Hisco and the team made the tough call to halt the merger.

The business regrouped and entered a stage of re-planning – strengthening resources in key areas, enhancing risk management and making changes to the project team. The changes, although adding intense pressure, paid off when the migration took place with almost no loss in system availability.

Combining the best of both banks
As expected, competitors tried to take advantage of the brand change to poach National Bank customers. ANZ was ready for this, to the point where its marketing team had prepared a series of fake competitor ads to show teams what they might be up against. And counter-attack plans were developed by the bank.

Despite fierce targeting by competitors, ANZ has minimised customer losses and avoided a dive in staff morale seen in many corporate mergers. In fact deposits and lending market share increased in the first quarter of this year, there has been no significant increase in staff turnover and staff engagement remains at all-time highs.

“We run a group engagement survey annually and measured employee sentiment regularly before, during and after the migration. It was by far the largest period of uncertainty and change and yet our people were supportive of the change. They told us that it felt like things were on the move and the bank was making progress. And we could see this in their behaviour.

“Communication and feedback from the front line was more open and frequent and new product sales were up.”

So if getting leadership out from behind their desks was a key success factor for ANZ, how does Hisco feel it went?
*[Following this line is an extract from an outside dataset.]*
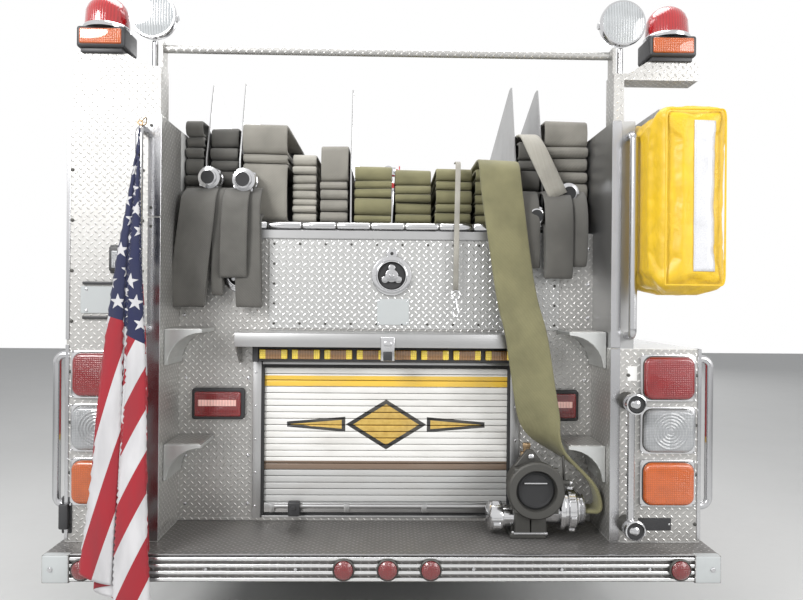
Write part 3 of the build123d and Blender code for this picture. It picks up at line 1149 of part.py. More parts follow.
def step_brackets():
    """Four curved step gussets on the inner sides of the beaver tails, and two round ports."""
    pieces = []
    reach, drop = STEP_REACH, STEP_DROP
    for top in STEP_TOPS:
        plane = Plane(origin=(0, WALL_Y - 5, 0), x_dir=(1, 0, 0), z_dir=(0, -1, 0))
        inner = BODY_INNER
        outline = Line((inner, top), (inner - reach, top))
        outline += Line((inner - reach, top), (inner - reach, top - 12))
        outline += RadiusArc((inner - reach, top - 12), (inner - 14, top - drop), drop - 5)
        outline += Line((inner - 14, top - drop), (inner, top - drop))
        outline += Line((inner, top - drop), (inner, top))
        gusset = extrude(plane * make_face(outline), 195)
        pieces += both_sides(gusset)
    for x, z, radius, backing in ROUND_PORTS:
        seat = WALL_Y - backing
        ring = [(0, 0), (0, radius), (16, radius), (22, radius - 12), (22, radius - 30), (12, radius - 36),
                (12, 0)]
        port = turned(ring, (x, seat, z), (0, -1, 0))
        for turn in (90, 210, 330):
            y_latch = seat - 22
            dx, dz = 26 * cos(radians(turn)), 26 * sin(radians(turn))
            port += rod((x + dx, seat - 10, z + dz), (x + dx, y_latch, z + dz), 16)
        port += rod((x, seat - 10, z), (x, seat - 22, z), 24)
        pieces.append(port)
    return pieces


def corner_posts():
    """Posts, brackets and the cross rod that carry the lamps high on the rear corners."""
    y0, y1 = FACE_Y, FACE_Y + 90.0
    low_left = block(-BODY_HALF + 20, -BODY_INNER, y0, y1, HIGH_TOP, LAMP_SHELF)
    inner, outer = SHELF_INNER, BODY_HALF - 20
    post_right = rear_prism([(BODY_INNER, HIGH_TOP), (BODY_INNER + BED_WALL, HIGH_TOP),
                             (inner + BED_WALL, LAMP_SHELF), (inner, LAMP_SHELF)], y0, y1)
    shelves = rear_prism([(inner, LAMP_SHELF), (outer, LAMP_SHELF), (outer, LAMP_SHELF + 70),
                          (BEACON_X - BEACON_HALF, LAMP_SHELF + 70), (inner + 60, LAMP_SHELF + 25),
                          (inner, LAMP_SHELF + 25)], y0, y1)
    cross = rod((-inner, y0 + 45, LAMP_SHELF + 105), (inner, y0 + 45, LAMP_SHELF + 105), 15)
    lugs = block(inner, inner + 12, y0 + 15, y0 + 75, LAMP_SHELF + 20, LAMP_SHELF + 128)
    return low_left + post_right + both_sides(shelves) + cross + both_sides(lugs)


def corner_beacons():
    """A red dome on an amber box at each rear corner."""
    x, y, z = BEACON_X, FACE_Y + 45.0, LAMP_SHELF + 70.0
    half = BEACON_HALF
    foot = block(x - half + 12, x + half - 12, y - 58, y + 58, z, z + 16)
    box = block(x - half, x + half, y - 70, y + 70, z + 16, z + 96)
    dome = turned([(0, 0), (0, 84), (70, 78), (108, 62), (128, 34), (132, 0)], (x, y, z + 96), (0, 0, 1))
    return both_sides(foot + box + dome)


def floodlights():
    """A round floodlight on a stalk beside each beacon."""
    x = SHELF_INNER + 38.0
    y = FACE_Y + 45.0
    z = LAMP_SHELF + 222.0
    stalk = rod((x, y, LAMP_SHELF + 25), (x, y, z - 40), 12)
    bowl = turned([(-40, 0), (-40, 88), (0, 88), (30, 70), (60, 34), (64, 0)], (x, y, z), (0, 1, 0))
    return both_sides(stalk + bowl)


def hydrant_valve():
    """The gate valve on the tailboard: pillar, ring body, capped port, spoked cap and outlet."""
    x, y, z = VALVE_X, VALVE_Y, VALVE_Z
    base = block(x - 95, x + 45, y - 60, y + 70, TAIL_TOP, TAIL_TOP + 18)
    pillar = block(x - 78, x + 20, y - 40, y + 50, TAIL_TOP + 10, z - 50)
    body = turned([(-70, 0), (-70, 92), (40, 92), (60, 78), (60, 0)], (x, y, z), (0, -1, 0))
    ring = turned([(60, 0), (60, 110), (96, 110), (96, 76), (74, 70), (74, 0)], (x, y, z), (0, -1, 0))
    for turn in range(0, 360, 60):
        lug = Pos(x, y - 78, z) * Rot(0, turn, 0) * Pos(0, 0, 112) * Box(34, 30, 26)
        ring += lug
    stem = rod((x - 20, y, z), (x - 20, y, z + 165), 17) + rod((x - 20, y, z + 85), (x - 20, y, z + 110), 40)
    port = turned([(0, 0), (0, 44), (60, 44), (60, 56), (110, 56), (120, 44), (120, 0)],
                  (x - 60, y, z - 120), (-1, 0, 0))
    outlet = turned([(0, 0), (0, 60), (98, 60), (98, 84), (118, 84), (118, 74), (130, 74), (130, 84), (165, 84),
                     (165, 62), (200, 62), (200, 0)], (x, y, z - 90), (1, 0, 0))
    return base + pillar + body + ring + stem + port + outlet


# Ladders


def ladder(x, low, width, inset):
    """A ladder on edge: two beams and its rungs."""
    rear = REAR_Y + inset
    front = rear + LADDER_LENGTH
    piece = block(x - BEAM_HEIGHT / 2, x + BEAM_HEIGHT / 2, rear, front, low, low + BEAM_THICK)
    piece += block(x - BEAM_HEIGHT / 2, x + BEAM_HEIGHT / 2, rear, front, low + width,
                   low + width + BEAM_THICK)
    count = int(LADDER_LENGTH // RUNG_PITCH)
    for index in range(count):
        y = rear + 170 + index * RUNG_PITCH
        piece += rod((x, y, low + BEAM_THICK / 2), (x, y, low + width + BEAM_THICK / 2), RUNG_R)
    return piece


def ladder_rack():
    """Brackets on the bed's right wall with a shelf and a top clamp for both ladders."""
    rack = []
    for y in (FACE_Y + 450.0, FACE_Y + 1900.0, FACE_Y + 3350.0):
        wall_x = BODY_INNER + BED_WALL
        low = min(row[1] for row in LADDERS)
        arm = block(wall_x, BODY_HALF - 10, y - 30, y + 30, low - 40, low)
        arm += block(BODY_HALF - 25, BODY_HALF - 10, y - 30, y + 30, low, low + 100)
        for x, beam, width, _ in LADDERS:
            if beam > low:
                arm += block(x - BEAM_HEIGHT / 2, x + BEAM_HEIGHT / 2, y - 30, y + 30, low, beam)
            top = beam + width + BEAM_THICK
            arm += block(x - BEAM_HEIGHT / 2, x + BEAM_HEIGHT / 2, y - 30, y + 30, top, top + 12)
        first, second = LADDERS
        top_first = first[1] + first[2] + BEAM_THICK
        top_second = second[1] + second[2] + BEAM_THICK
        arm += block(wall_x, first[0] + BEAM_HEIGHT / 2, y - 30, y + 30, top_first, top_first + 12)
        arm += block(first[0] + BEAM_HEIGHT / 2 - 5, first[0] + BEAM_HEIGHT / 2 + 10, y - 30, y + 30, top_second,
                     top_first + 12)
        arm += block(first[0] + BEAM_HEIGHT / 2, second[0] + BEAM_HEIGHT / 2, y - 30, y + 30, top_second,
                     top_second + 12)
        rack.append(arm)
    return rack


def ladders():
    """Both ladders and their rack."""
    return [ladder(*row) for row in LADDERS] + ladder_rack()


def ladder_cover():
    """The padded sock over the ladders' rear ends, open at the front."""
    x0, x1 = COVER_X
    z0 = COVER_LOW
    z1 = LADDERS[0][1] + LADDERS[0][2] + BEAM_THICK + SOFT_GAP + COVER_SKIN
    sock = block(x0, x1, REAR_Y, REAR_Y + COVER_DEPTH, z0, z1)
    sock = fillet(sock.edges().filter_by(Axis.Y), 45)
    sock = fillet(sock.faces().sort_by(Axis.Y)[0].edges(), 30)
    room = block(x0 + COVER_SKIN, x1 - COVER_SKIN, REAR_Y + 40, REAR_Y + COVER_DEPTH + 1, z0 + COVER_SKIN,
                 z1 - COVER_SKIN)
    room = fillet(room.edges().filter_by(Axis.Y), 8)
    return sock - room


# Hose


def hose_stack(x0, x1, top, layers, overhang):
    """Flat hose folded back and forth: layers with a rounded fold at the rear of each."""
    low = BED_FLOOR + BED_PLATE + 42.5
    rear = WALL_Y + 50.0 - overhang
    front = rear + STACK_LENGTH
    pitch = (top - low) / layers
    plane = Plane(origin=(x0, 0, 0), x_dir=(0, 1, 0), z_dir=(1, 0, 0))
    edge = Line((front, low), (rear, low))
    for index in range(layers):
        z = low + index * pitch
        edge += ThreePointArc((rear, z), (rear - pitch / 2.4, z + pitch / 2), (rear, z + pitch))
    edge += Line((rear, top), (front, top)) + Line((front, top), (front, low))
    bulk = extrude(plane * make_face(edge), x1 - x0)
    foot = block(x0, x1, WALL_Y + 60, front, BED_FLOOR + BED_PLATE + 0.3, low + 1)
    return bulk + foot


def hose_stacks():
    """All the folded hose in the bed."""
    return [hose_stack(*row) for row in STACKS]


def supply_hose():
    """The flat supply hose from the bed, over the edge and down behind the valve."""
    runs = []
    for x, ahead, z, width, tilt in SUPPLY:
        lean = radians(tilt)
        plane = Plane(origin=(x, WALL_Y + ahead, z), x_dir=(1, 0, 0), z_dir=(0, sin(lean), cos(lean)))
        runs.append(plane * Rectangle(width, HOSE_THICK))
    return loft(runs, ruled=True)


def flag():
    """The flag, hung by one corner from the top of the left hand rail."""
    runs = [Pos(x, TAIL_Y - back, z) * Rectangle(width, depth) for x, back, z, width, depth in FLAG]
    return loft(runs, ruled=True)


def save(name, pieces):
    """Write one node; its solids keep apart."""
    if not isinstance(pieces, (list, tuple)):
        pieces = [pieces]
    solids = [solid for piece in pieces for solid in piece.solids()]
    shape = solids[0] if len(solids) == 1 else Compound(children=solids)
    export_step(shape, f"parts/{name}.step")


def main():
    """Build every node and write it."""
    os.makedirs("parts", exist_ok=True)
    save("chassis_frame", chassis_frame())
    save("leaf_springs", leaf_springs())
    save("front_axle", front_axle())
    save("rear_axle", rear_axle())
    save("tie_rod", tie_rod())
    save("drivetrain", drivetrain())
    save("under_tanks", under_tanks())
    save("water_tank", water_tank())
    for name, side in (("left", -1), ("right", 1)):
        save(f"knuckle_{name}", on_side(knuckle(), side))
        save(f"tyre_front_{name}", on_side(tyre(FRONT_TRACK, FRONT_AXLE_Y), side))
        save(f"wheel_front_{name}", on_side(front_wheel(), side))
        rear_pair = [tyre(DUAL_INNER, REAR_AXLE_Y), tyre(DUAL_OUTER, REAR_AXLE_Y)]
        save(f"tyres_rear_{name}", [on_side(ring, side) for ring in rear_pair])
        save(f"wheels_rear_{name}", on_side(rear_wheels(), side))
        for door_name, y0, y1 in DOORS:
            save(f"door_{door_name}_{name}", on_side(door_panel(y0, y1), side))
            save(f"pane_{door_name}_{name}", on_side(door_pane(y0, y1), side))
    walls, roof = cab_panels()
    save("cab_shell", walls)
    save("cab_roof", roof)
    save("wheel_housings", wheel_housings())
    save("cab_glass", cab_glass())
    save("cab_interior", cab_interior())
    save("seats", seats())
    save("steering_wheel", steering_wheel())
    save("front_bumper", front_bumper())
    save("front_grille", front_grille())
    save("headlamps", headlamps())
    save("mirrors", mirrors())
    save("roof_lightbar", roof_lightbar())
    save("pump_house", pump_house())
    save("pump_fittings", pump_fittings())
    save("monitor_base", monitor_base())
    save("monitor_barrel", monitor_barrel())
    save("side_lockers", [mirrored(side_lockers(HIGH_TOP, True)), side_lockers(LOW_TOP, False)])
    save("side_shutters", side_shutters())
    save("hose_bed", hose_bed())
    save("rear_wall", rear_wall())
    save("rear_shutter", rear_shutter())
    save("tailboard", tailboard())
    save("rear_lamps", tail_lamps() + warning_lamps())
    save("grab_rails", grab_rails())
    save("step_brackets", step_brackets())
    save("corner_posts", corner_posts())
    save("corner_lamps", corner_beacons() + floodlights())
    save("hydrant_valve", hydrant_valve())
    save("ladders", ladders())
    save("ladder_cover", ladder_cover())
    save("hose_stacks", hose_stacks())
    save("supply_hose", supply_hose())
    save("flag", flag())


if __name__ == "__main__":
    main()
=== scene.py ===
import logging
import math
from collections.abc import Iterable, Sequence
from dataclasses import dataclass
from enum import Enum
from typing import Any, ClassVar, Union

import bmesh
import bpy
from mathutils import Matrix, Vector, noise


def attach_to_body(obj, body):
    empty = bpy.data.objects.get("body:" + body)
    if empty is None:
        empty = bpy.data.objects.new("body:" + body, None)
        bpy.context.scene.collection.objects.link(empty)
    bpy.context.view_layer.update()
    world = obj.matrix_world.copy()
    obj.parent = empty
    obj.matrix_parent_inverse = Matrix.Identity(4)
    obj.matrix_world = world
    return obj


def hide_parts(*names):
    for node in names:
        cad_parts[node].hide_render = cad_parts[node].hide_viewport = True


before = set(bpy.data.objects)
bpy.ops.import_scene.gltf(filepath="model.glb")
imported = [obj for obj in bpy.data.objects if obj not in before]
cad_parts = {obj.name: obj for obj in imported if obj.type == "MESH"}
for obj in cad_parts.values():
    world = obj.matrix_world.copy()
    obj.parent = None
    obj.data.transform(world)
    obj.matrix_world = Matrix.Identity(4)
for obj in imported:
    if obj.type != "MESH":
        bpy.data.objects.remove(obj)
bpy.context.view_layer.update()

LOG = logging.getLogger("fire_engine")
Colour = tuple[float, float, float]
Point = tuple[float, float, float]
Number = Union["Value", float]

# Stations of the vehicle in metres, as in the part's source
TAIL_Y = -4.42
FACE_Y = -4.28
WALL_Y = -4.03
BODY_FRONT_Y = 0.56
PUMP_BACK_Y = 0.57
REAR_AXLE_Y = -2.2
FRONT_AXLE_Y = 2.55
CAB_FRONT_Y = 4.0
AXLE_Z = 0.52
LOCKER_LOW = 0.56
BODY_HALF = 1.205
BODY_INNER = 0.86
CAB_HALF = 1.2
TAIL_TOP = 0.63
RUB_MIDDLE = TAIL_TOP - 0.049
LOW_TOP = 1.371
HIGH_TOP = 2.242
REARWARD = (0.0, -1.0, 0.0)


class Body(str, Enum):
    """The bodies that pieces ride on."""

    VEHICLE = "vehicle"
    FRONT_LEFT = "front_wheel_left"
    FRONT_RIGHT = "front_wheel_right"
    REAR_LEFT = "rear_wheels_left"
    REAR_RIGHT = "rear_wheels_right"
    FRONT_DOOR_LEFT = "front_door_left"
    FRONT_DOOR_RIGHT = "front_door_right"
    CREW_DOOR_LEFT = "crew_door_left"
    CREW_DOOR_RIGHT = "crew_door_right"


class Side(Enum):
    """The vehicle's two sides, as the sign of x."""

    LEFT = -1
    RIGHT = 1

    @property
    def word(self) -> str:
        """The side's name in lower case."""
        return self.name.lower()


# Shading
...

“It was brilliant,” he says. “I’m actually really proud of my executive team who took real accountability for their individual work streams; they got out there and got the job done without fuss. And I’m even more proud of our front-line people. They stood up to the fight, stood up to all the negative media and they held onto our customer base. They didn’t do it because of the sign above the door but because they wanted to defend their turf and they’re loyal to the customer.

“You can’t ask for better than that really.”